▶ **Supplied records**:

───

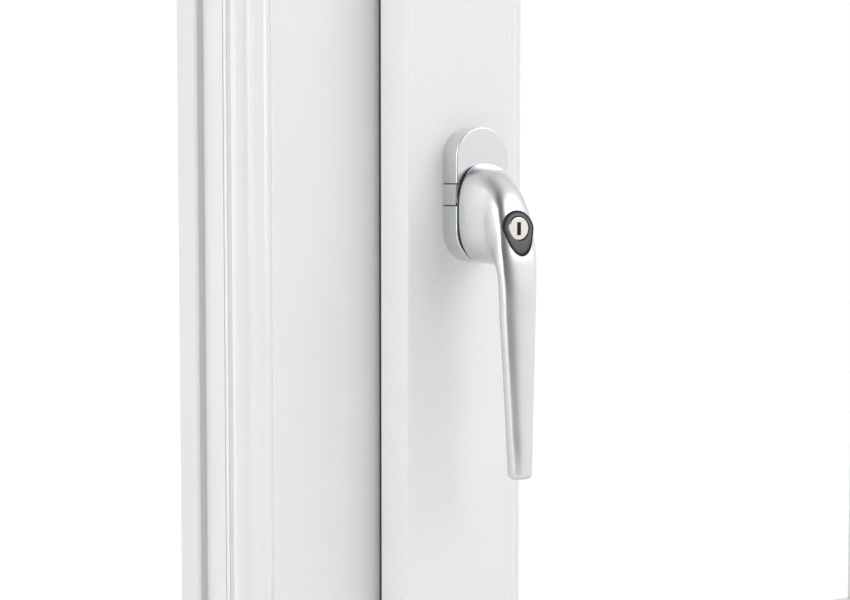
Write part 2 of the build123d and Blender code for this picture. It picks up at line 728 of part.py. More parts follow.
def teardrop(radius, point_drop):
    """A round surround drawn down to a point, in the plane of the sash face, centred on the lock's axis."""
    side = radius * sin(radians(20))
    edge = radius * cos(radians(20))
    bow = 0.62 * edge
    lines = [
        ThreePointArc((-edge, -side), (0, radius), (edge, -side)),
        ThreePointArc((edge, -side), (bow, -0.66 * point_drop), (0, -point_drop)),
        ThreePointArc((0, -point_drop), (-bow, -0.66 * point_drop), (-edge, -side)),
    ]
    return Plane.XZ * make_face(lines)


housing_near = 30.0


def surround_solid(radius, point_drop, near, front):
    """The teardrop from a distance out to a front that leans back at the top, like the lever's face."""
    body = extrude(teardrop(radius, point_drop), 60 - near)
    body = Pos(0, -near, 0) * body
    cutter = Pos(0, -front - 20, 0) * Rot(surround_tilt, 0, 0) * Box(60, 40, 80)
    return Pos(handle_x, sash_y, handle_z - lock_drop) * (body - cutter)


def lever():
    body = Pos(handle_x, sash_y, handle_z) * lever_blank()
    hole = spindle_side + 2 * spindle_fit
    body -= Pos(handle_x, sash_y - 20, handle_z) * Box(hole, 21, hole)
    body -= surround_solid(housing_radius + 0.15, housing_point + 0.15, housing_near, 60)
    body -= outward_rod(pin_radius + 0.1, 10, housing_near + 1, z=-pin_drop)
    body -= outward_rod(3.4, 22, housing_near + 1, z=-pin_drop)
    return body


def lock_housing():
    body = surround_solid(housing_radius, housing_point, housing_near + 0.2, surround_front)
    body -= outward_rod(plug_radius + plug_fit, housing_near + 3, 60, z=-lock_drop)
    body -= outward_rod(pin_radius + 0.1, 20, housing_near + 4, z=-pin_drop)
    return body


def key_plug():
    plug = outward_rod(plug_radius, housing_near + 5.6, plug_front, z=-lock_drop)
    plug = fillet(plug.edges().filter_by(GeomType.CIRCLE).sort_by(Axis.Y)[0], 0.5)
    slot = Box(key_slot_width, 10, key_slot_height)
    slot = Pos(handle_x, sash_y - plug_front + 4, handle_z - lock_drop) * slot
    return plug - slot


def lock_cam():
    return outward_rod(4.6, housing_near + 4.2, housing_near + 5.6, z=-lock_drop)


def lock_pin():
    pin = outward_rod(pin_radius, rose_depth + lever_gap + 0.3, housing_near + 3.6, z=-pin_drop)
    return pin + outward_rod(3.0, 26.5, 28.0, z=-pin_drop)


def pin_spring():
    return outward_rod(3.1, 22.3, 26.2 - pin_travel, z=-pin_drop) - outward_rod(2.3, 22, 27, z=-pin_drop)


# ---- Hinges ----
hinge_zs = [middle_z - hinge_spacing / 2, middle_z + hinge_spacing / 2]
bore = hinge_pin_radius + running_fit
screw_rows = (-0.32, 0.32)


def hinge_pieces():
    parts = {name: [] for name in ("frame_leaf", "sash_leaf", "pin", "bush", "cap", "frame_screw", "sash_screw")}
    for z in hinge_zs:
        low, high = z - knuckle_length, z + knuckle_length
        barrel = rod_along("z", knuckle_radius, low, z - hinge_gap / 2, x=hinge_x, y=hinge_y)
        plate_left, plate_right = hinge_x - 1, hinge_x + leaf_width
        leaf = barrel + box(plate_left, plate_right, room_y - leaf_thickness, room_y, low, z - hinge_gap / 2)
        leaf += box(plate_left, hinge_x + knuckle_radius - 1, hinge_y, room_y, low, z - hinge_gap / 2)
        leaf -= rod_along("z", bore, low - 1, z + 1, x=hinge_x, y=hinge_y)
        barrel = rod_along("z", knuckle_radius, z + hinge_gap / 2, high, x=hinge_x, y=hinge_y)
        face_left = hinge_x - leaf_width - hinge_offset
        flange = box(face_left, hinge_x, sash_y - leaf_thickness, sash_y, z + hinge_gap / 2, high)
        web = box(hinge_x - hinge_offset + 0.5, hinge_x + knuckle_radius - 1, sash_y - leaf_thickness, hinge_y,
                  z + hinge_gap / 2, high)
        sleeve = bore + bush_wall
        upper = barrel + flange + web
        upper -= rod_along("z", sleeve + 0.02, z - 1, high + 1, x=hinge_x, y=hinge_y)
        bush = rod_along("z", sleeve, z + hinge_gap / 2, high - 1, x=hinge_x, y=hinge_y)
        bush -= rod_along("z", bore, z - 1, high + 1, x=hinge_x, y=hinge_y)
        for row in screw_rows:
            frame_z, sash_z = z - knuckle_length * (0.5 + row), z + knuckle_length * (0.5 + row)
            for across in (0.4, 0.8):
                x = hinge_x + across * leaf_width
                leaf -= rod_along("y", small_head_radius, room_y - leaf_thickness - 1, room_y - 1.4, x=x, z=frame_z)
                leaf -= rod_along("y", small_screw_radius + 0.1, room_y - 4, room_y + 1, x=x, z=frame_z)
                head = rod_along("y", small_head_radius - 0.1, room_y - leaf_thickness + 0.2, room_y - 1.4, x=x,
                                 z=frame_z)
                shank = rod_along("y", small_screw_radius, room_y - 1.5, room_y + profile_wall, x=x, z=frame_z)
                parts["frame_screw"].append(head + shank)
                x = hinge_x - hinge_offset - across * leaf_width + 4
                upper -= rod_along("y", small_head_radius, sash_y - leaf_thickness - 1, sash_y - 1.4, x=x, z=sash_z)
                upper -= rod_along("y", small_screw_radius + 0.1, sash_y - 4, sash_y + 1, x=x, z=sash_z)
                head = rod_along("y", small_head_radius - 0.1, sash_y - leaf_thickness + 0.2, sash_y - 1.4, x=x,
                                 z=sash_z)
                shank = rod_along("y", small_screw_radius, sash_y - 1.5, sash_y + profile_wall, x=x, z=sash_z)
                parts["sash_screw"].append(head + shank)
        parts["frame_leaf"].append(leaf)
        parts["sash_leaf"].append(upper)
        parts["pin"].append(rod_along("z", hinge_pin_radius, low, high + 0.6, x=hinge_x, y=hinge_y))
        parts["bush"].append(bush)
        cap = rod_along("z", knuckle_radius, low - cap_height, low, x=hinge_x, y=hinge_y)
        parts["cap"].append(fillet(cap.edges().sort_by(Axis.Z)[0], 1.5))
    return parts


# ---- Every node ----
hinge = hinge_pieces()
frame_body = outer_frame()
sash_body = sash_profile()
for screw in hinge["frame_screw"]:
    frame_body -= screw
for screw in hinge["sash_screw"]:
    sash_body -= screw
for screw in plate_screws():
    sash_body -= screw
keep_bodies, keep_screws = keeps()

keep_node("outer_frame", frame_body)
keep_node("frame_reinforcement", *frame_steel())
keep_node("mullion", keep_screw_holes(mullion()))
keep_node("mullion_reinforcement", mullion_steel())
keep_node("drain_caps", *drain_caps())
keep_node("frame_rebate_gasket", rebate_gasket())
glazing("fixed", fixed_opening, opening_height, fixed_middle_x, room_y, leg_y, leg_reach)
keep_node("keeps", *keep_bodies)
keep_node("keep_screws", *keep_screws)
keep_node("hinge_frame_leaves", *hinge["frame_leaf"])
keep_node("hinge_pins", *hinge["pin"])
keep_node("hinge_caps", *hinge["cap"])
keep_node("hinge_frame_screws", *hinge["frame_screw"])

keep_node("sash_profile", sash_body)
keep_node("sash_reinforcement",
          *ring_steel(SASH_CHAMBER, sash_width, sash_height, sash_middle_x, steel_setback))
keep_node("sash_overlap_gasket", overlap_gasket())
glazing("sash", sash_width - 2 * sash_face, sash_height - 2 * sash_face, sash_middle_x, sash_y, sash_leg_y,
        sash_leg_reach)
keep_node("hinge_sash_leaves", *hinge["sash_leaf"])
keep_node("hinge_bushes", *hinge["bush"])
keep_node("hinge_sash_screws", *hinge["sash_screw"])
keep_node("faceplate", faceplate())
keep_node("faceplate_screws", *plate_screws())
keep_node("gear_case", case_half(False))
keep_node("gear_case_cover", case_half(True))
keep_node("drive_rod", drive_rod())
keep_node("locking_cams", *cams())
keep_node("drive_pinion", pinion())
keep_node("spindle", spindle())
keep_node("rose_base", rose_base())
keep_node("rose_upper_cover", rose_cover(1))
keep_node("rose_lower_cover", rose_cover(-1))
keep_node("handle_screws", *handle_screws())
keep_node("detent_ring", detent_ring())
keep_node("wave_washer", wave_washer())
keep_node("lever", lever())
keep_node("lock_housing", lock_housing())
keep_node("key_plug", key_plug())
keep_node("lock_cam", lock_cam())
keep_node("lock_pin", lock_pin())
keep_node("pin_spring", pin_spring())

os.makedirs("parts", exist_ok=True)
for name, solids in NODES.items():
    export_step(Compound(solids), f"parts/{name}.step")
print(len(NODES), "nodes; handle axis", handle_x, handle_z, "hinge axis", hinge_x, hinge_y)
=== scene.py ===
import json
from math import atan2, cos, pi, radians, sin

import bmesh
import bpy
import numpy as np
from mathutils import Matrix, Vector


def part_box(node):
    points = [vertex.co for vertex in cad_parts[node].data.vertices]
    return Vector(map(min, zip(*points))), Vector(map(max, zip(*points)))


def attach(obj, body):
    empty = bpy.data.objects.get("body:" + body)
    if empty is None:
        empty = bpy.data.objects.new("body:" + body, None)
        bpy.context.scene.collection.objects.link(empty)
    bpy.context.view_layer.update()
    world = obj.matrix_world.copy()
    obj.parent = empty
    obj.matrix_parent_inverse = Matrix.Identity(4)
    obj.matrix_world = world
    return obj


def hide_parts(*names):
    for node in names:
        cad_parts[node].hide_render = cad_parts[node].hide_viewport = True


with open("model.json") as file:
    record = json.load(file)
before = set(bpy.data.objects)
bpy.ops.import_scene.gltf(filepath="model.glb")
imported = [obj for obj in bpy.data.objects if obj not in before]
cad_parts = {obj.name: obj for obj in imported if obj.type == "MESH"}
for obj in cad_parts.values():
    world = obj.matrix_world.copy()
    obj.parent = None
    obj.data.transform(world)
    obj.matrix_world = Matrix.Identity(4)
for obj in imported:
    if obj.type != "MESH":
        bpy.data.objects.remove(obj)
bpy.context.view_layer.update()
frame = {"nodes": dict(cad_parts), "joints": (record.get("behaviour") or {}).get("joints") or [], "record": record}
nodes = frame["nodes"]

# ---- Places that follow from the frame, in metres ----
MM = 0.001
turn_joint = next(joint for joint in frame["joints"] if joint["name"] == "handle_turn")
AXIS_X, FACE_Y, AXIS_Z = turn_joint["pos_m"]
window_low, window_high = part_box("outer_frame")
sash_low, sash_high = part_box("sash_profile")


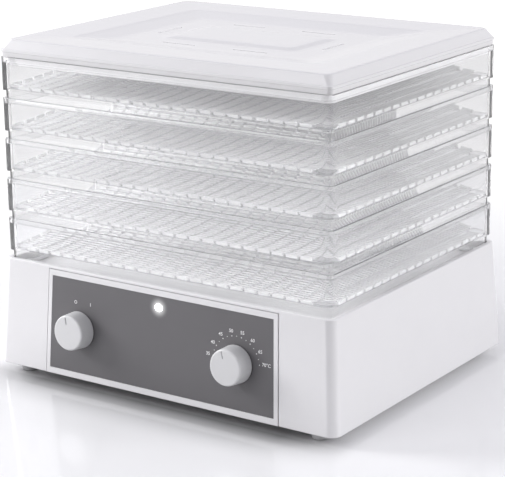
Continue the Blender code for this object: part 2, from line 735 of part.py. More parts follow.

───

▶ **Stated problem**:
Write out word for word only the lines from the start of the entries down to the line with "housing_near = 30.0", please, including both ends.

▶ **Complete output**:
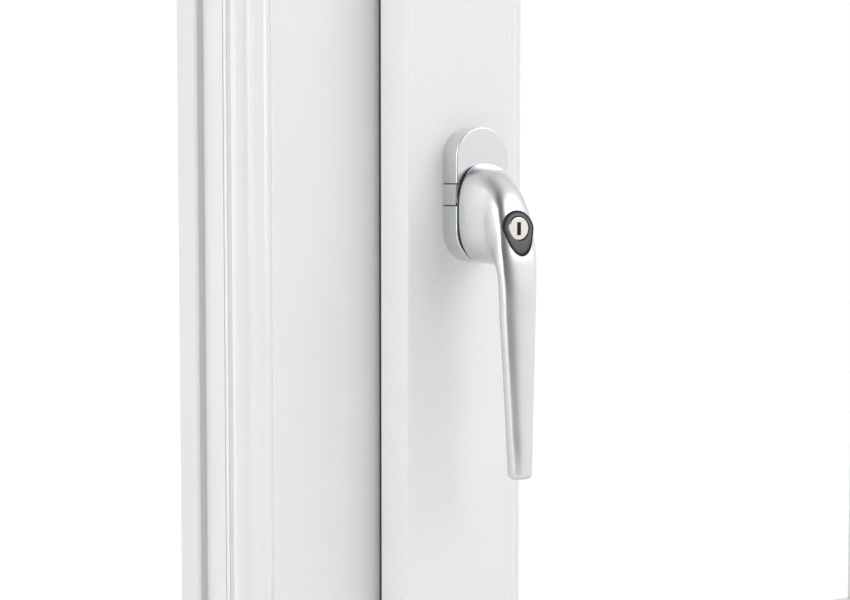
Write part 2 of the build123d and Blender code for this picture. It picks up at line 728 of part.py. More parts follow.
def teardrop(radius, point_drop):
    """A round surround drawn down to a point, in the plane of the sash face, centred on the lock's axis."""
    side = radius * sin(radians(20))
    edge = radius * cos(radians(20))
    bow = 0.62 * edge
    lines = [
        ThreePointArc((-edge, -side), (0, radius), (edge, -side)),
        ThreePointArc((edge, -side), (bow, -0.66 * point_drop), (0, -point_drop)),
        ThreePointArc((0, -point_drop), (-bow, -0.66 * point_drop), (-edge, -side)),
    ]
    return Plane.XZ * make_face(lines)


housing_near = 30.0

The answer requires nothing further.